La maratona è un oppio 2.0


La maratona è una corsa affascinante non solo per gli aspetti storici e romantici dell’impresa di Filippide (o chi mai fosse) ma anche perché rimane ancora uno stress fisico non ancora completamente compreso nelle sue dinamiche biologiche.

Nonostante i maratoneti siano stati oggetto di studi di fisiologia e di meccanica neuromuscolare da più di 30 anni (vedi Cannon 1982), il dato assodato è che attorno al 30° km, i livelli di glicogeno in molte fibre muscolari tendano ad esaurirsi, in particolare quelli nelle fibre muscolari di tipo 1. Queste fibre terminano di contrarsi per deplezione dell’ATP.
Se l'ossidazione, soprattutto da carboidrati, non può essere mantenuta, il ritmo della corsa dell’atleta rallenta.  Si è dato molto peso alla misurazione dei livelli ematici di lattato per misurare la soglia aerobica nei maratoneti. Questa soglia è diversa da atleta a atleta anche per motivi genetici e correla con la VO2max.  A differenza di quanto si potrebbe credere, non sono i livelli di lattato a causare il senso di fatica muscolare, ma il lattato è solo un indice dell’ alterazione nell’ossidazione del glicogeno. 
Scopo dell’allenamento specifico del maratoneta è quello di incrementare la soglia aerobica, permettendo alla fibra muscolare di non depletarsi di ATP e di “abituare” il mitocondrio ad usare non solo glicogeno ma anche acidi grassi.
Quando le unità muscolari sono scariche di glicogeno e gli acidi grassi non bastano a produrre energia, compare l’esaurimento tipico del muro dei 30 km.

A questo modello di stress periferico muscolare si oppone recentemente un modello centrale, in cui una situazione catastrofica di stress si verifica a livello cerebrale con l’accumulo di cataboliti e di deplezione di neurotrasmettitori.
Infatti, ci sono studi (riassunti in Noakes, Sports Medicine 2007) che indicano che tutto quello che si è pensato sullo stress muscolare del maratoneta sia in realtà una parte del tutto e non la causa principale dell’effetto di “colpire il muro”.
Ad esempio, è stato proposto che la fatica sia principalmente un evento emozionale e non fisico.
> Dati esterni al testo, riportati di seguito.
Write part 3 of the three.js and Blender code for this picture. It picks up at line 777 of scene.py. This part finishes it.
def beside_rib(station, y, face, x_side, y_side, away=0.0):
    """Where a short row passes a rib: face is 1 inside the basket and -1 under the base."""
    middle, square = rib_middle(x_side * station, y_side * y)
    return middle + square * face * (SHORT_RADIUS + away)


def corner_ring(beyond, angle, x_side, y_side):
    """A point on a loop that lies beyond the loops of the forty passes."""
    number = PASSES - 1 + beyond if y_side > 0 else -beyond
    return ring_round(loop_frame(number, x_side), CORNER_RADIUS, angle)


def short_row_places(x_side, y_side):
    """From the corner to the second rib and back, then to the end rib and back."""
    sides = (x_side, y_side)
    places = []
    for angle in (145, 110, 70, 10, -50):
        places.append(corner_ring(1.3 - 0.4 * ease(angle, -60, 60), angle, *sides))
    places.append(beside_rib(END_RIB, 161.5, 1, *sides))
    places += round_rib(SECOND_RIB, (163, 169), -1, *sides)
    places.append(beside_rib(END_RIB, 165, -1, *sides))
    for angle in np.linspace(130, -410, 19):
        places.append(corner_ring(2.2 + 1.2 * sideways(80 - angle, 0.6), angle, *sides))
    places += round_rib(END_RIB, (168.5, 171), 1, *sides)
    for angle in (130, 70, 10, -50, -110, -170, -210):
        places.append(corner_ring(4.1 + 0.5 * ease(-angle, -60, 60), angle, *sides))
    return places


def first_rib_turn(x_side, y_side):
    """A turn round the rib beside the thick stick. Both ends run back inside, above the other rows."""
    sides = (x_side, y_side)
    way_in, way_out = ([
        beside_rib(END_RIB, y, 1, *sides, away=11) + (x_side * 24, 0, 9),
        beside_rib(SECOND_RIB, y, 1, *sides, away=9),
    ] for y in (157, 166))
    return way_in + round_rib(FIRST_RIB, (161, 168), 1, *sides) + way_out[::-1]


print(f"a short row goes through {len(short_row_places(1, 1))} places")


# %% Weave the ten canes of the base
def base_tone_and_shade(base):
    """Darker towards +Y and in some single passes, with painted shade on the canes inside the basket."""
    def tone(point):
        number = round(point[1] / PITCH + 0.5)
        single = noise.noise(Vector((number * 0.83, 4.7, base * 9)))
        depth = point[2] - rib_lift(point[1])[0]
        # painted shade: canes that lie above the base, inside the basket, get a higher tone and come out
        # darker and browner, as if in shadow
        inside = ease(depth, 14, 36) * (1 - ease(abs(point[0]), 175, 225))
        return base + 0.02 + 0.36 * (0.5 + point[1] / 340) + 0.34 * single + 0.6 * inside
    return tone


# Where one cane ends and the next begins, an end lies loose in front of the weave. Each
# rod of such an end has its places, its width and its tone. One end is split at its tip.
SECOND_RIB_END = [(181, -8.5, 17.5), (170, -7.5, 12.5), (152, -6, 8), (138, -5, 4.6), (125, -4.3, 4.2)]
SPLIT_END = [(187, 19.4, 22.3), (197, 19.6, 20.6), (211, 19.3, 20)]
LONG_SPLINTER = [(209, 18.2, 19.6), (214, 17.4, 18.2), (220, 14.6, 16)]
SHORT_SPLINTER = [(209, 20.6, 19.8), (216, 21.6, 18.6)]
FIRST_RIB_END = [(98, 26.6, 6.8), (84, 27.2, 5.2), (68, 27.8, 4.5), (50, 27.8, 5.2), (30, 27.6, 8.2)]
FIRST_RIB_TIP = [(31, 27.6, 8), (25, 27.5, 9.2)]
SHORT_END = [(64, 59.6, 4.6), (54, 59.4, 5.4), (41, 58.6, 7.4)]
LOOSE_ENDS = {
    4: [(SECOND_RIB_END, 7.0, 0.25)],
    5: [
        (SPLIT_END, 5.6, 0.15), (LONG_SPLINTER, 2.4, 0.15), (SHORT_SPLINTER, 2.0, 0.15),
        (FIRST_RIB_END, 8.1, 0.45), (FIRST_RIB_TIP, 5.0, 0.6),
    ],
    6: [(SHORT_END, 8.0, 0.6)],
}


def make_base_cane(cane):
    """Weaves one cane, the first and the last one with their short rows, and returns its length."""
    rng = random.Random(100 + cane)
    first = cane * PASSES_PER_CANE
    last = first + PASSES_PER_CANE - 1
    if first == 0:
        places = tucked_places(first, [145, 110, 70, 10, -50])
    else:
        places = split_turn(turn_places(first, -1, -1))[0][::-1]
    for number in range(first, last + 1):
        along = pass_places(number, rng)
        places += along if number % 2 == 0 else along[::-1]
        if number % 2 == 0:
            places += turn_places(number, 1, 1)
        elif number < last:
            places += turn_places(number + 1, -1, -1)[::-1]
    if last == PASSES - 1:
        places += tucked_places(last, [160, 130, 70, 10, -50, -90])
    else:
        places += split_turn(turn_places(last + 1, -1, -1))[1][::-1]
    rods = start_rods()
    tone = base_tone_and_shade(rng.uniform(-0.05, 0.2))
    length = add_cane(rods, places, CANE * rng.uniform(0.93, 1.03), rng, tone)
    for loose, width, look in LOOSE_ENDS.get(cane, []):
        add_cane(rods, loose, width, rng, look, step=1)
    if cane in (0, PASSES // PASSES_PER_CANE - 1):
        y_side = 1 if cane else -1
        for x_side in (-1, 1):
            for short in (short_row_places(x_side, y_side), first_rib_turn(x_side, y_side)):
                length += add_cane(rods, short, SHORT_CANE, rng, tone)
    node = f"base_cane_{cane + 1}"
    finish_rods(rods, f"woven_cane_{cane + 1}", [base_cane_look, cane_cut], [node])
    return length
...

Basti pensare che esistono gare di ultramaratona (100 km e oltre, spesso non stop) dove non si assiste di certo alla decimazione degli atleti partecipanti,  che sono spesso “senior” o over 40.
Prove a sostegno di un controllo centrale della fatica provengono anche da sport effettuati a alta altitudine, o in condizioni di alte temperature, dove raramente si assiste a perdita di funzione di organo. In tutti questi casi, l’esercizio fisico viene a essere terminato volontariamente per dispnea ma non per inabilità specifica muscolare o cardiaca.

In questa situazione non è la periferia a comandare l’arresto dell’esercizio ma il cervello che avendo accumulato diversi allarmi di rottura di equilibrio (“omeostasi”), decide di dare origine al senso di fatica. La fatica è peraltro modulata da fattori psicologici e emozionali, dall’assunzione di sostanze chimiche che aumentano “la soglia” della fatica, dalla sensazione di pericolo immantinente di vita e conseguente fuga dalla catastrofe, dall’ipnosi o da altri fattori come la musica o distrazioni emozionali.  Peraltro, sensazioni di fatica patologica si manifestano anche in particolari stati mentali, anche senza necessità di un vero e proprio esercizio fisico massimale.
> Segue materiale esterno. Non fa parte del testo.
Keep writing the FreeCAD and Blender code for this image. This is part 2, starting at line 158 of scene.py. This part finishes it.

La fatica dunque è una sensazione che deriva sia dalla percezione cosciente che dalla interpretazione  subconscia di alcuni processi del cervello, e non è quindi solo espressione di un evento fisico. Pertanto è inutile studiare le manifestazioni della fatica muscolare in un sistema isolato, privo di controllo della mente, per comprendere come si possa correre più forte la maratona.